Object modeling scripts:
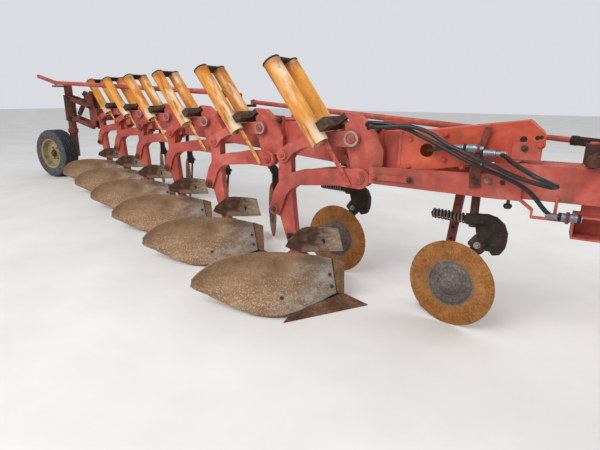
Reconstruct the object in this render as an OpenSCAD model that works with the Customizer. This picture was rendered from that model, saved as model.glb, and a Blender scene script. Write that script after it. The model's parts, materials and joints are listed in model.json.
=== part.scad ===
// Six furrow semi-mounted moldboard plough with spring reset bottoms.
// Millimetres. X points forward, Y to the left, Z up, and the ground is z = 0.
// Plough sizes are counted from the landside line of the front bottom.

/* [Furrows] */
// Width that one bottom cuts
furrow_w = 457; // [430:1:480]
// Distance from one bottom to the next along the travel
spacing = 918; // [890:1:960]

/* [Main beam] */
// Width of the diagonal box beam
beam_w = 200; // [190:1:210]
// Height of the diagonal box beam
beam_h = 230; // [222:1:236]
// Height of the underside of the beam over the ground
beam_z = 875; // [868:1:882]
// Plate thickness of the box beams
beam_wall = 12; // [8:1:16]
// Length of the beam's right face
beam_len = 6350; // [6300:10:6450]
// Sideways place of the beam's right face where it crosses x = 0
beam_face_y = -70; // [-76:1:-66]

/* [Spring reset bottoms] */
// Thickness of the lugs and standards that the side plates straddle
member_t = 56; // [50:1:58]
// Thickness of a side plate of the gooseneck and of the rocker arm
cheek_t = 20; // [14:1:20]
// Clearance between faces that lie against each other
seat = 0.3; // [0.2:0.05:0.6]
// Diameter of the pivot pins
pin_d = 40; // [32:1:44]
// Clearance of a pin in its hole, on the radius
pin_clear = 0.1; // [0.05:0.01:0.1]
// Height of the gooseneck's front pivot
goose_z = 833; // [829:1:837]
// Height of the rocker arm's pivot
rocker_z = 1056; // [1052:1:1060]
// Width of the standard at its top
standard_w = 92; // [84:1:96]

/* [Spring tubes] */
// Outer diameter of a spring tube
tube_d = 106; // [98:1:108]
// Wall of a spring tube
tube_wall = 6; // [4:1:10]
// Length of a spring tube
tube_len = 552; // [530:2:570]
// Distance between the two tubes of a pair
tube_gap = 214; // [212:1:218]
// Lean of the tubes over the horizontal, in degrees
tube_lean = 54; // [52:0.5:56]

/* [Ploughing bodies] */
// Thickness of the moldboard
board_t = 9; // [7:0.5:12]
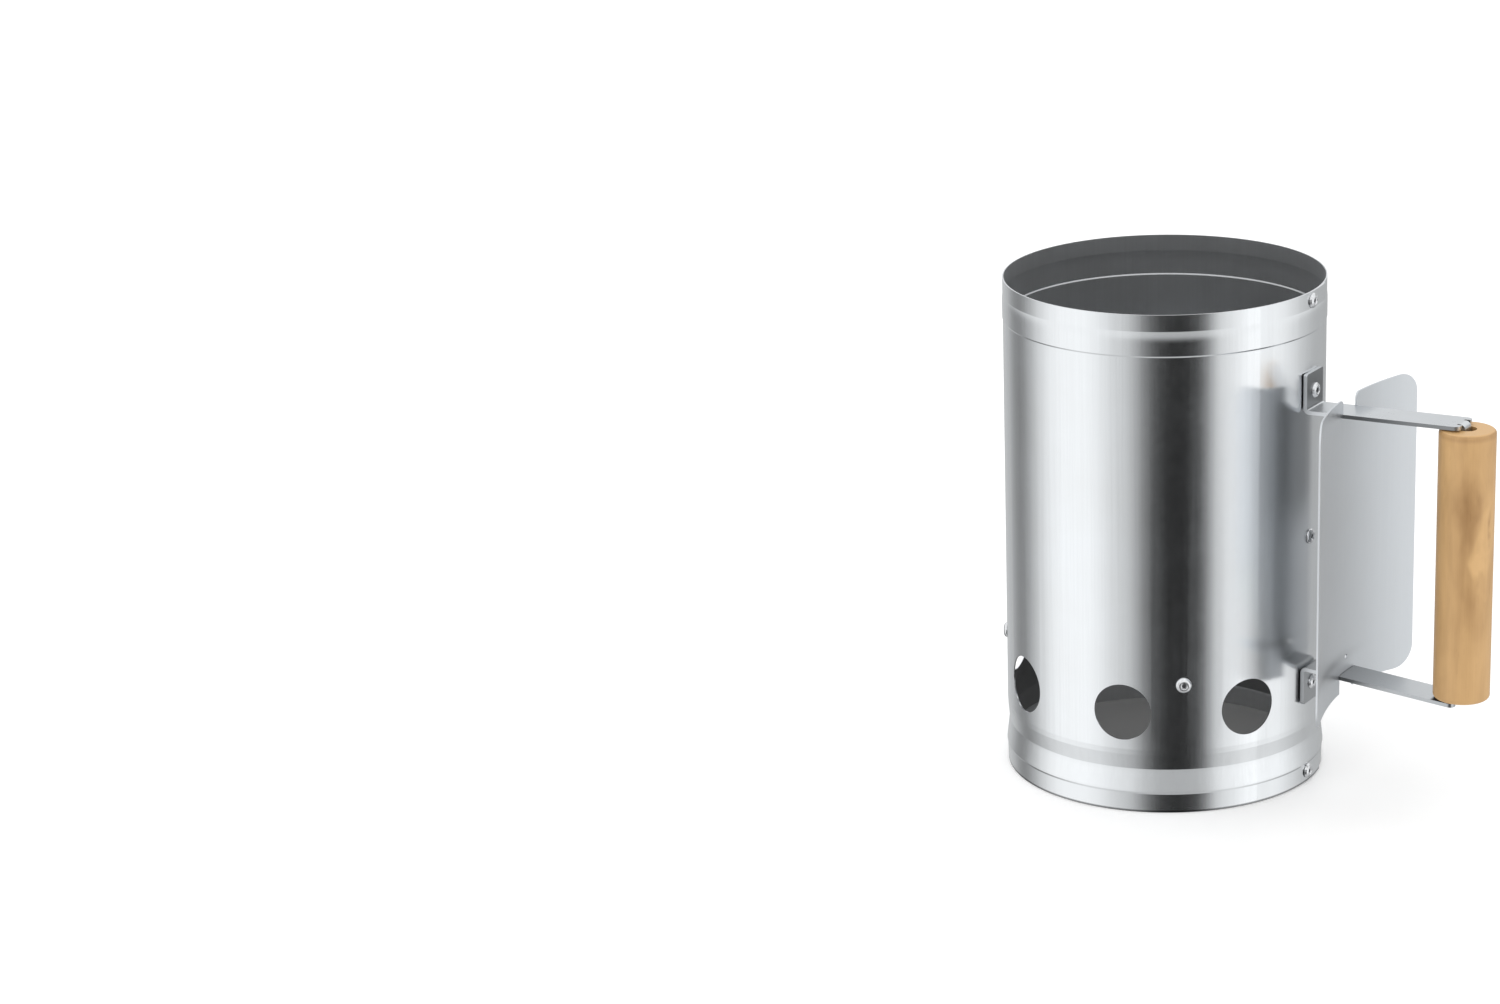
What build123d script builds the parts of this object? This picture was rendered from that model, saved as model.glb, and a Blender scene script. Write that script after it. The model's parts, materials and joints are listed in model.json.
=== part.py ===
from build123d import *
import os
from math import cos, radians, sin

os.makedirs("parts", exist_ok=True)

# A chimney charcoal starter: a rolled sheet-steel tube, open at both ends, with a ring of air
# vents above its foot, a perforated charcoal grate riveted inside, and a wooden grip carried
# between two strip-steel arms that also trap a curved heat shield.
# Frame: Z is the tube's axis, z = 0 is the floor, +X points along the arms to the grip.
# All lengths are millimetres, all angles degrees counter-clockwise from +X.

# ---- Tube ----------------------------------------------------------------------------------
TUBE_RADIUS = 88.5
TUBE_HEIGHT = 282.0
SHEET = 0.7
MARGIN = 5.0                # drills and cutting blocks reach this far past what they cut

SKIRT_STEP = 0.3            # the skirt widens this much from its lower edge to the crest
CREST_STEP = 0.65           # the crest above the skirt stands this far outside the tube radius
CREST_BOTTOM = 10.5
CREST_TOP = 11.6
WAIST_DEPTH = 0.85          # the rolled waist above the crest
WAIST_HEIGHT = 24.8
WAIST_SHOULDER = (0.16, 33.0)   # depth and height at which the cone above the waist rounds off
WAIST_END = 36.2
BAND_STEP = 0.35            # the stiffening band below the rim
BAND_BOTTOM = 258.7
BAND_FOOT = 259.5
BAND_TOP = 266.8
RIM_STEP = 0.1
RIM_SHOULDER = (0.28, 270.6)    # step and height at which the band turns in to the rim
RIM_BOTTOM = 272.9

LAP_SPREAD = 2.3            # extra radius of the outer sheet where it climbs over the inner one
LAP_START = -34.0           # angle at which the outer sheet leaves the tube's circle
LAP_LEAD = 6.0
LAP_END = 12.0              # the outer sheet's free edge

# ---- Vents ---------------------------------------------------------------------------------
VENT_DIAMETER = 32.0
VENT_HEIGHT = 57.5
VENT_COUNT = 7
VENT_FIRST = -31.8
VENT_PITCH = 46.0

# ---- Blind rivets --------------------------------------------------------------------------
SHANK_RADIUS = 2.0
RIVET_HOLE_RADIUS = 2.05
FLANGE_RADIUS = 4.2
FLANGE_HEIGHT = 1.9
FLANGE_RIM = 0.4            # height of the flange's outer edge
DISH_DEPTH = 0.55           # of the dish round the pin's broken end
BULB_RADIUS = 2.9
BULB_LENGTH = 3.0
BORE_RADIUS = 1.15
PIN_RADIUS = 1.1
PIN_HEAD_RADIUS = 1.68
BULB_GAP = 0.1              # between a rivet's flat bulb and the curved wall behind it
SEAM_RIVET_HEIGHTS = {"top": 277.0, "middle": 144.0, "bottom": 6.3}
SEAM_RIVET_STEPS = {"top": 0.1, "middle": 0.0, "bottom": 0.3}      # flange, out from the arm seat
SEAM_BULB_STEPS = {"top": 0.1, "middle": 0.0, "bottom": 0.0}       # bulb, out from the tube's inside

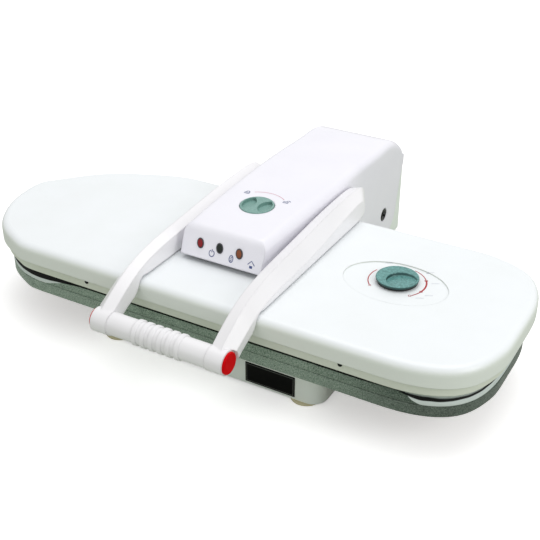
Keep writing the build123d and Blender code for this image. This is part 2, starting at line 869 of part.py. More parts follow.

GOAL — Return each entry from the material above exactly as it appears.

EXPECTED ANSWER —
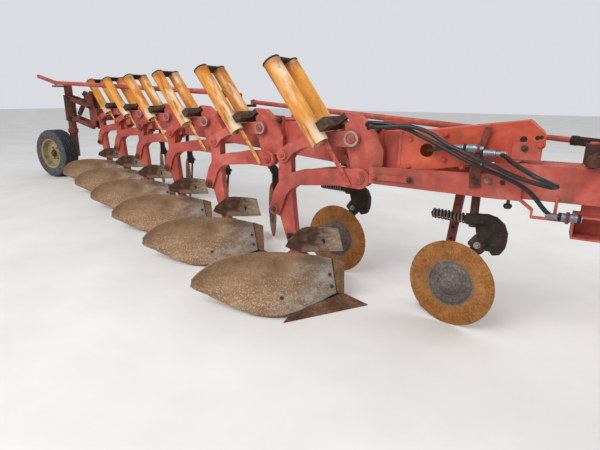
Reconstruct the object in this render as an OpenSCAD model that works with the Customizer. This picture was rendered from that model, saved as model.glb, and a Blender scene script. Write that script after it. The model's parts, materials and joints are listed in model.json.
=== part.scad ===
// Six furrow semi-mounted moldboard plough with spring reset bottoms.
// Millimetres. X points forward, Y to the left, Z up, and the ground is z = 0.
// Plough sizes are counted from the landside line of the front bottom.

/* [Furrows] */
// Width that one bottom cuts
furrow_w = 457; // [430:1:480]
// Distance from one bottom to the next along the travel
spacing = 918; // [890:1:960]

/* [Main beam] */
// Width of the diagonal box beam
beam_w = 200; // [190:1:210]
// Height of the diagonal box beam
beam_h = 230; // [222:1:236]
// Height of the underside of the beam over the ground
beam_z = 875; // [868:1:882]
// Plate thickness of the box beams
beam_wall = 12; // [8:1:16]
// Length of the beam's right face
beam_len = 6350; // [6300:10:6450]
// Sideways place of the beam's right face where it crosses x = 0
beam_face_y = -70; // [-76:1:-66]

/* [Spring reset bottoms] */
// Thickness of the lugs and standards that the side plates straddle
member_t = 56; // [50:1:58]
// Thickness of a side plate of the gooseneck and of the rocker arm
cheek_t = 20; // [14:1:20]
// Clearance between faces that lie against each other
seat = 0.3; // [0.2:0.05:0.6]
// Diameter of the pivot pins
pin_d = 40; // [32:1:44]
// Clearance of a pin in its hole, on the radius
pin_clear = 0.1; // [0.05:0.01:0.1]
// Height of the gooseneck's front pivot
goose_z = 833; // [829:1:837]
// Height of the rocker arm's pivot
rocker_z = 1056; // [1052:1:1060]
// Width of the standard at its top
standard_w = 92; // [84:1:96]

/* [Spring tubes] */
// Outer diameter of a spring tube
tube_d = 106; // [98:1:108]
// Wall of a spring tube
tube_wall = 6; // [4:1:10]
// Length of a spring tube
tube_len = 552; // [530:2:570]
// Distance between the two tubes of a pair
tube_gap = 214; // [212:1:218]
// Lean of the tubes over the horizontal, in degrees
tube_lean = 54; // [52:0.5:56]

/* [Ploughing bodies] */
// Thickness of the moldboard
board_t = 9; // [7:0.5:12]
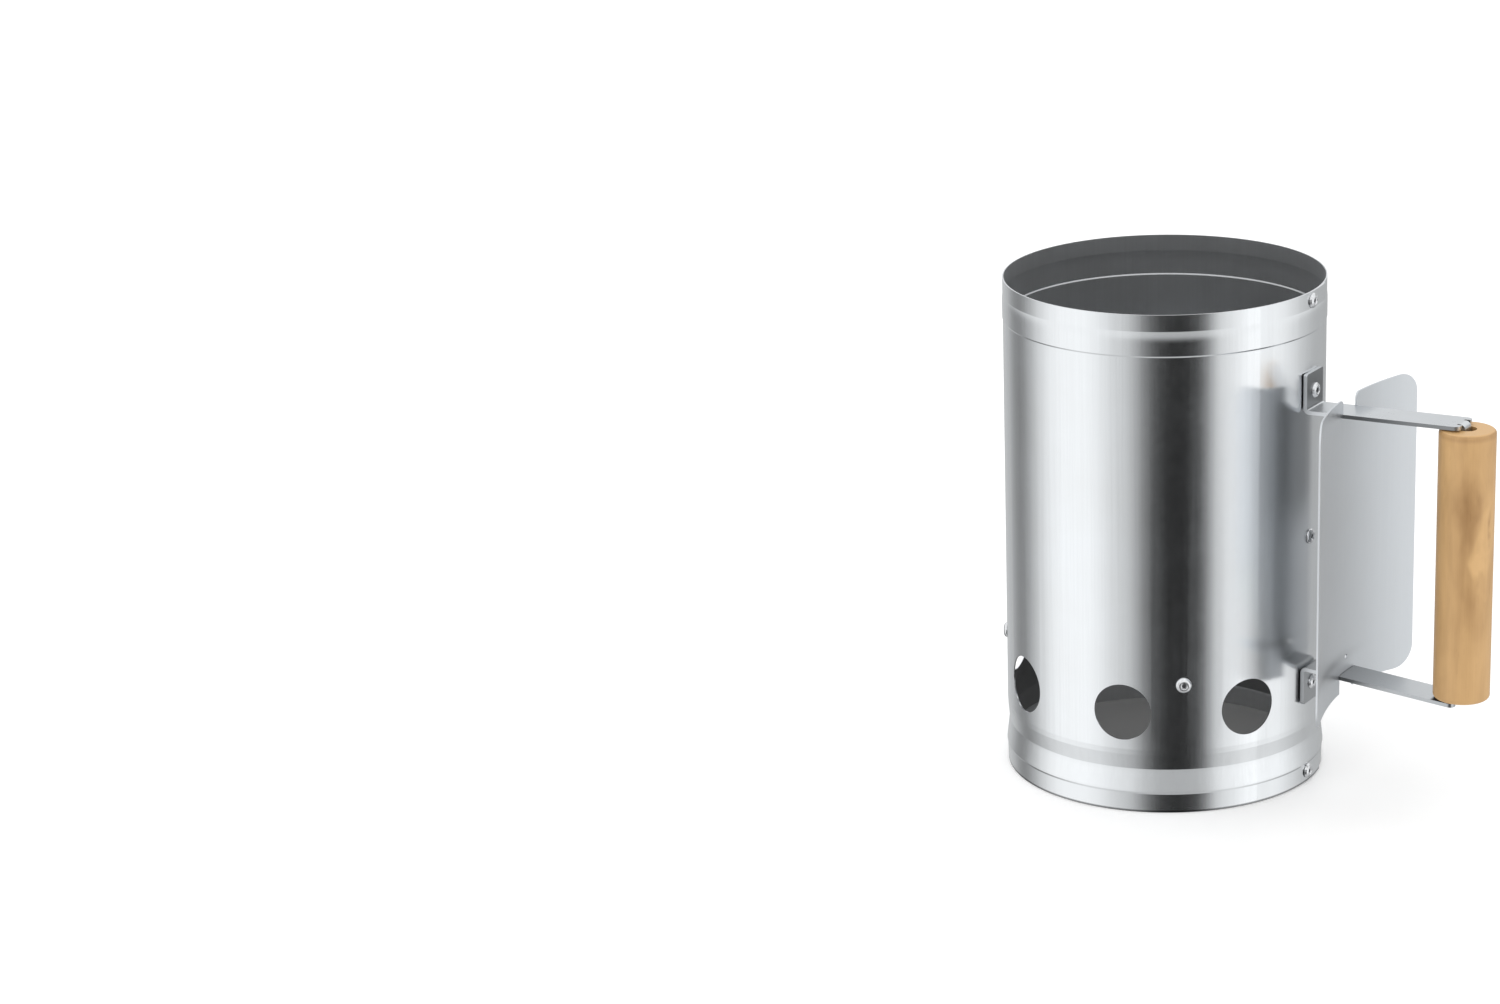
What build123d script builds the parts of this object? This picture was rendered from that model, saved as model.glb, and a Blender scene script. Write that script after it. The model's parts, materials and joints are listed in model.json.
=== part.py ===
from build123d import *
import os
from math import cos, radians, sin

os.makedirs("parts", exist_ok=True)

# A chimney charcoal starter: a rolled sheet-steel tube, open at both ends, with a ring of air
# vents above its foot, a perforated charcoal grate riveted inside, and a wooden grip carried
# between two strip-steel arms that also trap a curved heat shield.
# Frame: Z is the tube's axis, z = 0 is the floor, +X points along the arms to the grip.
# All lengths are millimetres, all angles degrees counter-clockwise from +X.

# ---- Tube ----------------------------------------------------------------------------------
TUBE_RADIUS = 88.5
TUBE_HEIGHT = 282.0
SHEET = 0.7
MARGIN = 5.0                # drills and cutting blocks reach this far past what they cut

SKIRT_STEP = 0.3            # the skirt widens this much from its lower edge to the crest
CREST_STEP = 0.65           # the crest above the skirt stands this far outside the tube radius
CREST_BOTTOM = 10.5
CREST_TOP = 11.6
WAIST_DEPTH = 0.85          # the rolled waist above the crest
WAIST_HEIGHT = 24.8
WAIST_SHOULDER = (0.16, 33.0)   # depth and height at which the cone above the waist rounds off
WAIST_END = 36.2
BAND_STEP = 0.35            # the stiffening band below the rim
BAND_BOTTOM = 258.7
BAND_FOOT = 259.5
BAND_TOP = 266.8
RIM_STEP = 0.1
RIM_SHOULDER = (0.28, 270.6)    # step and height at which the band turns in to the rim
RIM_BOTTOM = 272.9

LAP_SPREAD = 2.3            # extra radius of the outer sheet where it climbs over the inner one
LAP_START = -34.0           # angle at which the outer sheet leaves the tube's circle
LAP_LEAD = 6.0
LAP_END = 12.0              # the outer sheet's free edge

# ---- Vents ---------------------------------------------------------------------------------
VENT_DIAMETER = 32.0
VENT_HEIGHT = 57.5
VENT_COUNT = 7
VENT_FIRST = -31.8
VENT_PITCH = 46.0

# ---- Blind rivets --------------------------------------------------------------------------
SHANK_RADIUS = 2.0
RIVET_HOLE_RADIUS = 2.05
FLANGE_RADIUS = 4.2
FLANGE_HEIGHT = 1.9
FLANGE_RIM = 0.4            # height of the flange's outer edge
DISH_DEPTH = 0.55           # of the dish round the pin's broken end
BULB_RADIUS = 2.9
BULB_LENGTH = 3.0
BORE_RADIUS = 1.15
PIN_RADIUS = 1.1
PIN_HEAD_RADIUS = 1.68
BULB_GAP = 0.1              # between a rivet's flat bulb and the curved wall behind it
SEAM_RIVET_HEIGHTS = {"top": 277.0, "middle": 144.0, "bottom": 6.3}
SEAM_RIVET_STEPS = {"top": 0.1, "middle": 0.0, "bottom": 0.3}      # flange, out from the arm seat
SEAM_BULB_STEPS = {"top": 0.1, "middle": 0.0, "bottom": 0.0}       # bulb, out from the tube's inside

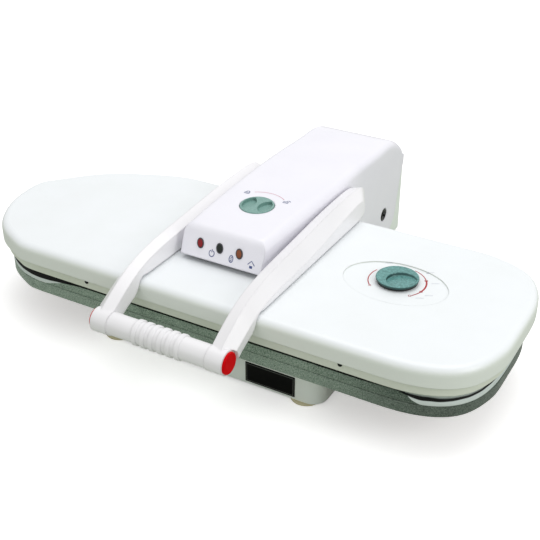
Keep writing the build123d and Blender code for this image. This is part 2, starting at line 869 of part.py. More parts follow.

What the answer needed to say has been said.